28 Years Later
In order to believe in isolationism, you must hide the truth from yourself and others. You need to construct a ficticious reality that's simpler, easier, and more rewarding than the real world. Then, you need to sell it.
In the case of 28 Years Later, the characters don't have much of a choice in the matter. The British Isles are quarantined from the rest of the world, and their village is quarantined from the rest of the British Isles. There are no means of rejoining broader society, so their community is forced to embrace the dishonesties of isolationism as a means of survival. They must lie to themselves, their families, and their peers in order to extract meaning from their daily lives. They need to exist in a fabricated reality as a means of being somewhat proud of their "accomplishments" and their community.
In short, when you're in isolation, you have to pretend that things are better than they are. There's nothing out there. It's chaos. It's zombies hanging dong. That fire over there? There's something sinister about it. If there is a doctor somewhere out there in the wilderness, they've gone insane with bloodlust.
In order to sustain itself, the isolated community in 28 Years Later pretends everything is 20% stronger, everyone is 20% healthier, and daily tasks are 20% more courageous or important or whatever. Like any society of a similar ilk, these self-deceptions are useful in the beginning, and they remain in tact for some time, maybe one generation, before everything comes apart at the seams (because obviously the whole point is that you can't really live in isolation, you have to try and expand, you know, grow, evolve, whatever).

Eventually, the first generation of isolationists are tasked with convincing their children that the way society functions is totallyyy fineee.

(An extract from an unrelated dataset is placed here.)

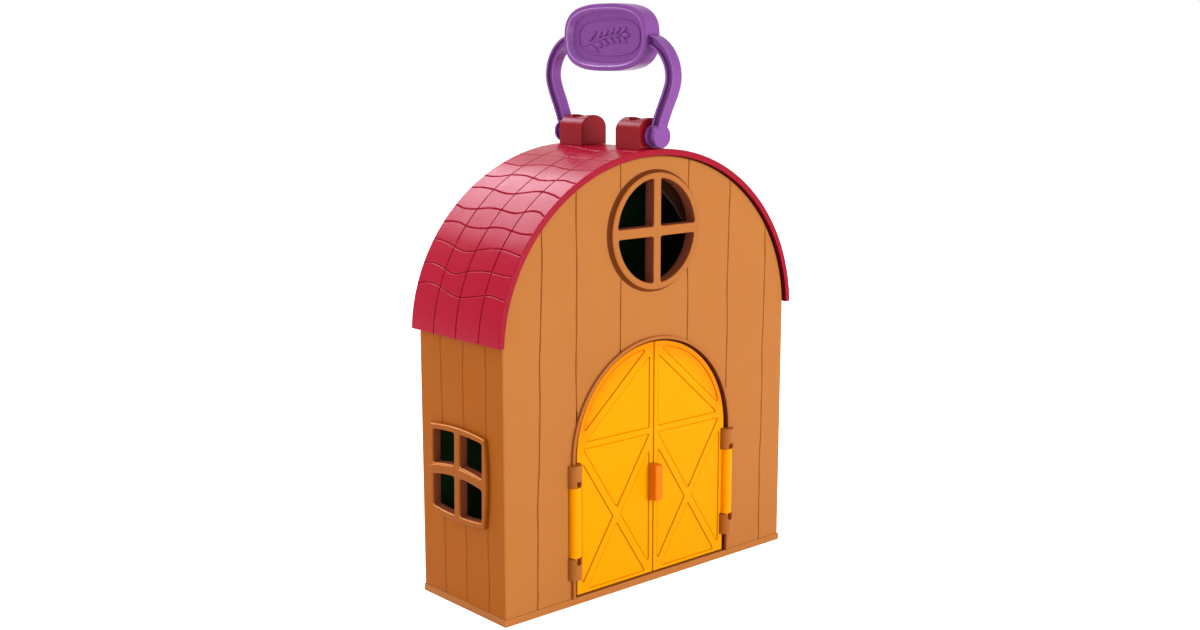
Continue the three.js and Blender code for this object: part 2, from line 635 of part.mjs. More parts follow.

They've resigned themselves to this state of being by tricking themselves into believing that their world is okay just the way it is. They just need to convince the younger generation (the second generation after the rage virus) to succumb to their collective psychosis. This, of course, is an impossible task in the long-term.
Once the youth start catching onto the lies about how "exceptional it is here compared to the outside world" and how "there's nothing else anywhere except for pain", the community will be forced to reckon with the buried truths of their reality. They realize that the people going out to fight aren't as heroic as they're being portrayed (there are plenty of analogies to be made to the domestic perceptions of militaries (namely those of the American/British variety), but alas). Regardless of the mode, motive, or malliciousness of mass-deception, the truth will unravel in a matter of time. The youth will always be prone to challenging the status quo and unearthing the issues that plague their society, and 28 Years Later's study on isolationism emphasizes this unavoidable dilemna.
We can't always shelter ourselves and others from reality (cough Brexit) (cough Trump-era isolationism) (cough sakoku) (cough etc.). Society needs to evolve and embrace change to have any chance at survival. This movie is about a lot of things that I didn't mention (including death, othering, growing up, and masculinity), but its the politically/culturally relevant examination of an isolated community that jumps off the screen as an ominous forecast for those who dare romanticize nationalism or isolationism.